E por que é a última bandeira europeia? O ex-premiê avalia que a Europa, que já foi um “ator mundial sempre respeitador do diálogo, da soberania dos outros países”, perdeu essa imagem em função de dois aspectos: a guerra contra o terror, que reduziu a liberdade individual, e as políticas em relação aos refugiados. “A Europa dos direitos humanos é uma brincadeira, a Europa do direito internacional, idem. Por isso não restam muitas bandeiras”.

Agenda de Lula na França

O presidente Lula participa nessa quinta da Cúpula para um Novo Pacto Financeiro Global, que abordará a reforma dos bancos multilaterais de desenvolvimento, o financiamento de tecnologias verdes, a criação de novos impostos internacionais e instrumentos de financiamento. Na sexta, após o Diálogo de Alto Nível da Cúpula, terá almoço de trabalho oferecido por Emmanuel Macron e fará um discurso no evento do Power our Planet, no Campo de Marte, que tem como mote a discussão e a atração de recursos para o combate à crise climática e aos problemas sociais. O presidente foi convidado pelo vocalista da banda de rock Coldplay, Chris Martin, quando esteve em turnê no Brasil.

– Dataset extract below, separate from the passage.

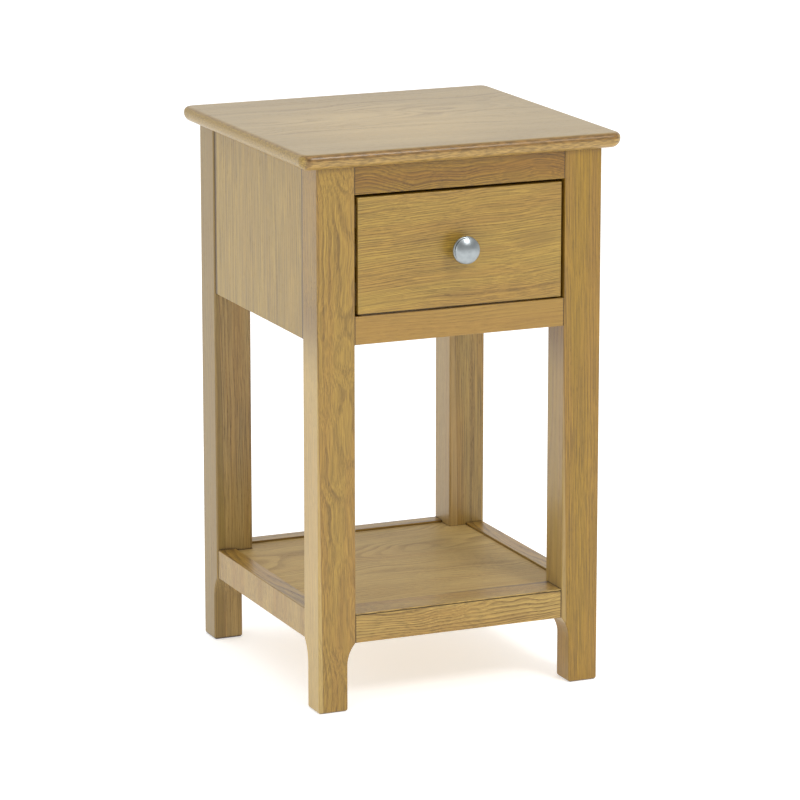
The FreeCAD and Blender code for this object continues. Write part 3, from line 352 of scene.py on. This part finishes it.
def topMoulding(tree, spot, wood):
    # painted sheen makes the face palest in its middle; painted shade and reflection make the moulded edge
    # darker than the face:
    # brown above, golden below, with a painted sheen on the ends, specks of their end grain, and a darker
    # front left corner of end grain
    # painted sheen: paler in the middle of the face, darker out towards its edges
    near = nearness(tree, spot, paintedSheen["place"], paintedSheen["reach"])
    pale = calc(tree, "MULTIPLY_ADD", near, paintedSheen["gain"], paintedSheen["edgeShade"])
    wood = blendColour(tree, 1.0, wood, grey(tree, pale), "MULTIPLY")
    flat = facing(tree, (0.0, 0.0, 1.0), *mouldingShading["flatFrom"])
    down = facing(tree, (0.0, 0.0, -1.0), *mouldingShading["downFrom"])
    left = facing(tree, (-1.0, 0.0, 0.0), *mouldingShading["sideFrom"])
    sides = calc(tree, "MAXIMUM", left, facing(tree, (1.0, 0.0, 0.0), *mouldingShading["sideFrom"]))
    # painted shade and reflection: brown where the edge faces up, golden where it faces down
    band = blendColour(tree, down, colour(*mouldingShading["upper"]), colour(*mouldingShading["lower"]))
    corner = facing(tree, mouldingShading["cornerWay"], *mouldingShading["cornerFrom"])
    corner = calc(tree, "MULTIPLY", corner, mouldingShading["cornerDark"])
    band = blendColour(tree, corner, band, colour(*mouldingShading["corner"]))
    # painted sheen: the ends paler
    band = blendColour(tree, sides, band, colour(*mouldingShading["sides"]))
    speck = cloud(tree, spot, mouldingShading["speck"], detail=3.0)
    shade = fade(tree, speck, *mouldingShading["speckFrom"], mouldingShading["speckShade"])
    band = blendColour(tree, 1.0, band, grey(tree, shade), "MULTIPLY")
    return blendColour(tree, flat, band, wood)


oak("tabletop", extra=topMoulding, **top)
print("top done")


# The legs

legs = {
    "leg_front_left": {"pith": (12.0, -75.0), "lean": (1.4, 0.7), "ring": 3.0, "wander": 14.0,
                       "wanderLong": 150.0, "lines": 0.52, "light": (0.295, 0.178, 0.029), "seed": 5.0},
    "leg_front_right": {"pith": (150.0, 40.0), "ring": 2.6, "wander": 8.0, "seed": 8.0, "lines": 0.55,
                        "light": (0.272, 0.154, 0.011)},
    # the rear left leg gets stronger, wider painted shade in its corners
    "leg_rear_left": {"pith": (-130.0, 70.0), "ring": 3.4, "lines": 0.5, "cornerShade": 1.0, "cornerShadeReach": 6.0,
                      "light": (0.330, 0.222, 0.072), "seed": 11.0},
    "leg_rear_right": {"pith": (120.0, 90.0), "ring": 3.1, "lines": 0.5, "seed": 14.0,
                       "light": (0.292, 0.194, 0.050)},
}
gluedLook = {
    "average": 0.85,           # a board's mean colour, as a share of its light one
    "plainness": 0.5,
    "line": 0.8,               # mm: half width of the glue line
    "blend": 0.3,              # mm: half width of the change from strip to leg
    "lineColour": (0.12, 0.06, 0.02),
    "lineDark": 0.4,
}
leftStripAndLight = {                # strip on the left side of each leg, taking in the whole left face: mm thick, and how its colour differs; the change is partly the glued strip's own colour, partly painted light and shade of the left face
    "leg_front_left": (1.6, (1.57, 1.79, 3.40)),
    "leg_front_right": (1.6, (1.36, 1.58, 5.60)),
    "leg_rear_left": (7.5, (0.83, 0.82, 0.68)),
    "leg_rear_right": (7.5, (1.35, 1.38, 1.80)),
}


def paintLeftStripAndLight(node):
    thick, stripAndLightTint = leftStripAndLight[node]
    mean = [gluedLook["average"] * part for part in legs[node]["light"]]
    plain = colour(*(part * change for part, change in zip(mean, stripAndLightTint)))
    low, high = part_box(node)
    line = thick - (high.x - low.x) / 2 / mm
    wide = gluedLook["line"]
    blend = gluedLook["blend"]

    # glue line, then the strip's colour over the left face: partly the strip's own, partly painted light
    # and shade of that face
    def paint(tree, spot, wood):
        across = addNode(tree, "SeparateXYZ", {0: spot})
        left = fade(tree, across, line - wide, line)
        seam = calc(tree, "MULTIPLY", left, fade(tree, across, line + wide, line))
        strip = blendColour(tree, 1.0, wood, colour(*stripAndLightTint), "MULTIPLY")
        strip = blendColour(tree, gluedLook["plainness"], strip, plain)
        wood = blendColour(tree, fade(tree, across, line + blend, line - blend), wood, strip)
        glue = calc(tree, "MULTIPLY", seam, gluedLook["lineDark"])
        return blendColour(tree, glue, wood, colour(*gluedLook["lineColour"]))
    return paint


for node, look in legs.items():
    oak(node, extra=paintLeftStripAndLight(node), **look)
print("legs done")


# Rails and panels of the case

panelLook = {"ring": 4.5, "lines": 0.46, "fibre": 0.28, "fibreWide": 2.0, "pores": 0.4,
             "light": (0.312, 0.202, 0.036), "dark": (0.150, 0.084, 0.013), "warm": (0.270, 0.164, 0.028),
             "seamWide": 2.4}
case = {
    "top_rail_front": {"grain": "X", "pith": (60.0, 75.0), "ring": 2.6, "wander": 16.0, "wanderLong": 120.0,
                       "lines": 0.85, "light": (0.248, 0.137, 0.013), "dark": (0.092, 0.039, 0.004),
                       "warm": (0.202, 0.088, 0.008), "warmth": 0.6, "seed": 17.0},
    "lower_rail_front": {"grain": "X", "pith": (20.0, 160.0), "ring": 4.5, "lines": 0.30, "fibre": 0.14,
                         "pores": 0.3, "light": (0.315, 0.180, 0.030), "warmth": 0.3, "seed": 20.0},
    # the left side panel's wide dark ends are painted shade where it meets the legs
    "side_panel_left": {**panelLook, "pith": (65.0, 170.0), "seamWide": 7.0, "seed": 23.0},
    "side_panel_right": {**panelLook, "pith": (-65.0, 150.0), "seed": 26.0},
    "back_panel": {**panelLook, "pith": (160.0, 45.0), "seed": 29.0},
}
for node, look in case.items():
    oak(node, seams="Y" if "side" in node else "X", **look)
print("case done")


# The shelf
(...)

No almoço com o presidente francês, além dos pontos de divergência nas negociações do acordo entre Mercosul e União Europeia, especialmente nas questões ligadas ao meio ambiente e às compras governamentais, Lula deve abordar a cúpula da Amazônia, que será realizada em Belém (PA), e para a qual Macron foi convidado, e a reunião de líderes da União Europeia e da Celac (Comunidade de Estados Latino-Americanos e Caribenhos), segundo o Itamaraty.